Initially, we take note of the fact that with regard to Charge Three, the Referee found that respondent had violated DR 7-102 (a) (1) (that he knew his actions would harass or maliciously injure another), and not DR 7-102 (a) (7) (that he knew his conduct to be illegal or fraudulent). We also note that there is considerable evidence in mitigation including: respondent’s cooperation with the investigations into Pharaon’s illicit schemes and the fact that his assistance to both American and British authorities was invaluable to their asset recovery efforts; his candor, as noted by the Referee; and his clean disciplinary record and voluminous character evidence. In view of the foregoing, we conclude that a suspension from the practice of law for á period of four years is an appropriate sanction (see, Matter of Yamada, 197 AD2d 235, lv denied 83 NY2d 761).

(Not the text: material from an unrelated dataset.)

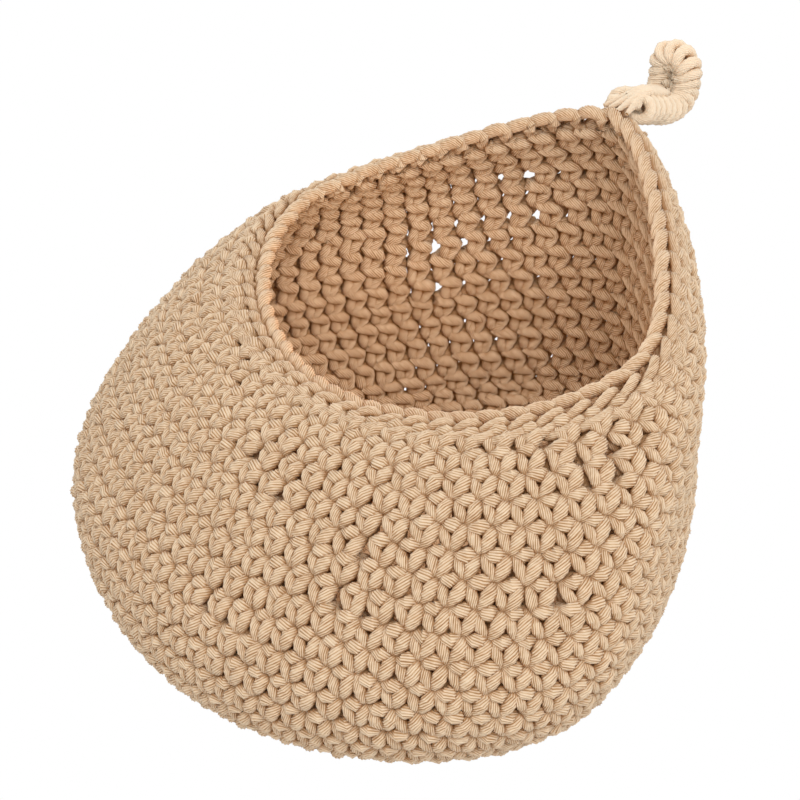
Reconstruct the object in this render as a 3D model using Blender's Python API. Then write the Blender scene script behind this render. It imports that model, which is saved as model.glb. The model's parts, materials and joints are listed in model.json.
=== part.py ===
"""Crocheted wall basket: a flat round base, a bulging pod wall whose back is drawn up to a point,
a rolled edging round the mouth, and a strap bent into the hanging loop behind the point.

Metres, +Z up, the front at -Y. The origin is the middle of the base's underside.
"""

import math

import bmesh
import bpy
import numpy as np

MM = 0.001

# The worked fabric
ROUND_HEIGHT = 6.9 * MM
FABRIC_THICKNESS = 6.0 * MM
SEAT_GAP = 0.3 * MM

# The base, an oval nearly round
BASE_HALF_WIDTH = 58.0 * MM
BASE_FRONT = 67.0 * MM
BASE_BACK = 64.0 * MM

# The wall: rounds worked above the base's edge, and the fabric's slope at some of them, in degrees
# up from level outward, so 90 is upright and more leans inward
WALL_ROUNDS = 16.7
SLOPE_ROUNDS = (0, 2, 5, 8.5, 13, 18)
FRONT_SLOPES = (0, 32, 87, 128, 136, 175)
SIDE_SLOPES = (0, 44, 52, 98, 112, 150)
BACK_SLOPES = (0, 36, 101, 98, 94, 138)

# The shape of a round at some of them: how far forward of the back its widest place lies, as a
# share of its depth, and how square (over 2) or pointed (under 2) its front and back halves are
SHAPE_ROUNDS = (0, 5, 10, 18)
WIDEST_SHARES = (0.6, 0.68, 0.64, 0.48)
FRONT_EXPONENTS = (2, 1.85, 1.85, 1.85)
BACK_EXPONENTS = (2, 1.6, 1.5, 1.57)

# The point that the loop draws the back into
POINT_REACH = 16.0 * MM
POINT_RISE = 12.0 * MM
POINT_SHARPNESS = 7.5
POINT_EASE = 0.5

# The edging, a rolled cord of slip stitches on the wall's upper edge
EDGING_HEIGHT = 9.0 * MM
EDGING_THICKNESS = 8.4 * MM

# The hanging loop, a strap bent double: its two legs leave the point side by side, run back and a
# little down, then turn up to its head. Angles are in degrees, slopes up from level
STRAP_WIDTH = 6.6 * MM
STRAP_THICKNESS = 5.4 * MM
LOOP_WIDTH = 16.4 * MM
LOOP_LENGTH = 35.0 * MM
LOOP_STRAIGHT = 12.4 * MM
LOOP_BEND_RADIUS = 6.2 * MM
LOOP_BEND_ANGLE = 108.0
LOOP_SLOPE = -20.0
LOOP_SEAT_SLOPE = 16.0

# Facets
AROUND = 60
UP_THE_WALL = 15
EDGING_SIDES = 10
STRAP_SIDES = 12
LEG_STEPS = 16
ROOT_STEPS = 4
TURN_STEPS = 9
SLOPE_STEPS = 200

COTTON = (0.72, 0.50, 0.31)
COTTON_ROUGHNESS = 0.95


def clear_scene():
    for old in list(bpy.data.objects):
        bpy.data.objects.remove(old)


def cotton():
    material = bpy.data.materials.new("cotton_yarn")
    material.use_nodes = True
    shader = material.node_tree.nodes["Principled BSDF"]
    shader.inputs["Base Color"].default_value = (*COTTON, 1)
    shader.inputs["Roughness"].default_value = COTTON_ROUGHNESS
    shader.inputs["Metallic"].default_value = 0
    return material


def loft(name, rings, closed, material, parent=None):
    """A solid through rings of points. Closed joins the last ring to the first, else ends are capped."""
    mesh = bmesh.new()
    loops = [[mesh.verts.new(point) for point in ring] for ring in rings]
    pairs = list(zip(loops, loops[1:] + loops[:1] if closed else loops[1:]))
    for low, high in pairs:
        for i in range(len(low)):
            j = (i + 1) % len(low)
            mesh.faces.new((low[i], low[j], high[j], high[i]))
    if not closed:
        mesh.faces.new(loops[0][::-1])
        mesh.faces.new(loops[-1])
    bmesh.ops.recalc_face_normals(mesh, faces=mesh.faces)
    data = bpy.data.meshes.new(name)
    mesh.to_mesh(data)
    mesh.free()
    data.shade_smooth()
    data.set_sharp_from_angle(angle=math.radians(50))
    data.materials.append(material)
    piece = bpy.data.objects.new(name, data)
    piece.parent = parent
    bpy.context.scene.collection.objects.link(piece)
    return piece


def meridian(slopes, rounds, depth):
    """Run outward and rise after so many rounds, at this depth under the fabric's outer face."""
    steps = (np.arange(SLOPE_STEPS) + 0.5) / SLOPE_STEPS * rounds
    angles = np.radians(np.interp(steps, SLOPE_ROUNDS, slopes))
    end = math.radians(np.interp(rounds, SLOPE_ROUNDS, slopes))
    run = rounds * ROUND_HEIGHT * np.cos(angles).mean() - depth * math.sin(end)
    rise = rounds * ROUND_HEIGHT * np.sin(angles).mean() + depth * math.cos(end)
    return run, rise


def turns():
    """Angles round the basket, starting at its right side and passing the back first."""
    return np.linspace(0, 2 * math.pi, AROUND, endpoint=False)


def point_pull(angles, rounds):
    """How much of the pull towards the point reaches each place of a round, from 0 to 1."""
    return ((1 + np.sin(angles)) / 2) ** POINT_SHARPNESS * (rounds / SLOPE_ROUNDS[-1]) ** POINT_EASE


def wall_ring(rounds, depth, angles, inset=0):
    """The round of fabric after so many rounds, at this depth under the outer face."""
    front_run, front_rise = meridian(FRONT_SLOPES, rounds, depth)
    back_run, back_rise = meridian(BACK_SLOPES, rounds, depth)
    half_width = BASE_HALF_WIDTH - inset + meridian(SIDE_SLOPES, rounds, depth)[0]
    front = np.array((inset - BASE_FRONT - front_run, front_rise))
    back = np.array((BASE_BACK - inset + back_run, back_rise))
    widest = back + np.interp(rounds, SHAPE_ROUNDS, WIDEST_SHARES) * (front - back)
    to_back = np.sin(angles) >= 0
    exponents = np.where(to_back, np.interp(rounds, SHAPE_ROUNDS, BACK_EXPONENTS),
                         np.interp(rounds, SHAPE_ROUNDS, FRONT_EXPONENTS))
    across = np.sign(np.cos(angles)) * np.abs(np.cos(angles)) ** (2 / exponents)
    along = (np.abs(np.sin(angles)) ** (2 / exponents))[:, None]
    middle = widest + along * np.where(to_back[:, None], back - widest, front - widest)
    pull = point_pull(angles, rounds)
    return np.stack([
        half_width * across,
        middle[:, 0] + POINT_REACH * pull,
        middle[:, 1] + POINT_RISE * pull,
    ], axis=1)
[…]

Accordingly, the Committee’s petition should be granted to the extent that the Panel’s findings of fact and conclusions of law are confirmed, and respondent suspended from the practice of law for a period of four years.

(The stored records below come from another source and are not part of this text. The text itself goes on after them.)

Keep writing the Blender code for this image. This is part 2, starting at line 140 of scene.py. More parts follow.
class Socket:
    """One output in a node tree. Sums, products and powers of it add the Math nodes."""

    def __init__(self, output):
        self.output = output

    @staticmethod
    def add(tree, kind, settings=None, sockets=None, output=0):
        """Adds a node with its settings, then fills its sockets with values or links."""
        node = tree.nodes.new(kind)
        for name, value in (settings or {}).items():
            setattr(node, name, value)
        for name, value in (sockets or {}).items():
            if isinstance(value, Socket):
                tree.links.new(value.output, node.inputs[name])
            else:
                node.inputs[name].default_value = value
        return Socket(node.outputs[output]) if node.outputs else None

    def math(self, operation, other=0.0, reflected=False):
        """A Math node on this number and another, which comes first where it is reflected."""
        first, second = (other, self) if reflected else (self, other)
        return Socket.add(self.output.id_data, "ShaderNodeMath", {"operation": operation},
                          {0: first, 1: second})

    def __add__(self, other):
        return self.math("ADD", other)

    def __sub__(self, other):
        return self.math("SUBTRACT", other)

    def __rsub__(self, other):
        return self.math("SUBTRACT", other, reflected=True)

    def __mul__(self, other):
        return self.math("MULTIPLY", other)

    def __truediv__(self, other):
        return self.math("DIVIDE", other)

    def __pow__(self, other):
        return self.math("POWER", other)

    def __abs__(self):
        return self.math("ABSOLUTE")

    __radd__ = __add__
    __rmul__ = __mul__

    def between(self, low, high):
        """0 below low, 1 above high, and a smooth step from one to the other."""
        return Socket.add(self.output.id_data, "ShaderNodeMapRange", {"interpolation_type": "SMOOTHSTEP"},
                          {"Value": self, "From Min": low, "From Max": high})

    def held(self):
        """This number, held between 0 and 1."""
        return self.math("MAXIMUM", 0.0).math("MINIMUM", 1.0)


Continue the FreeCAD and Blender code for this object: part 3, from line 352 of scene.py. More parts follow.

Sullivan, P. J., Nardelli, Williams, Rubin and Marlow, JJ., concur.

Respondent suspended from the practice of law in the State of New York for a period of four years, effective July 23, 2001, and until the further order of this Court.

. In an attempt to counter large financial losses, BCCI sought to generate fast profits by secretly investing money in potentially high-growth corporations through nominees, such as Mr. Pharaon, who would take the loans and purchase shares in targeted corporations so it would appear that he was the true owner of the shares. At the time BCCI and ICIC were closed, Mr. Pharaon had $523 million in loans from BCCI (or a related entity) recorded in his name.

. The Committee notes that while the Referee’s recommendation of a split suspension is inventive, it creates logistical issues insofar as it appears respondent would have to be readmitted after the first two-year suspension in order to be suspended again upon his return to the United States.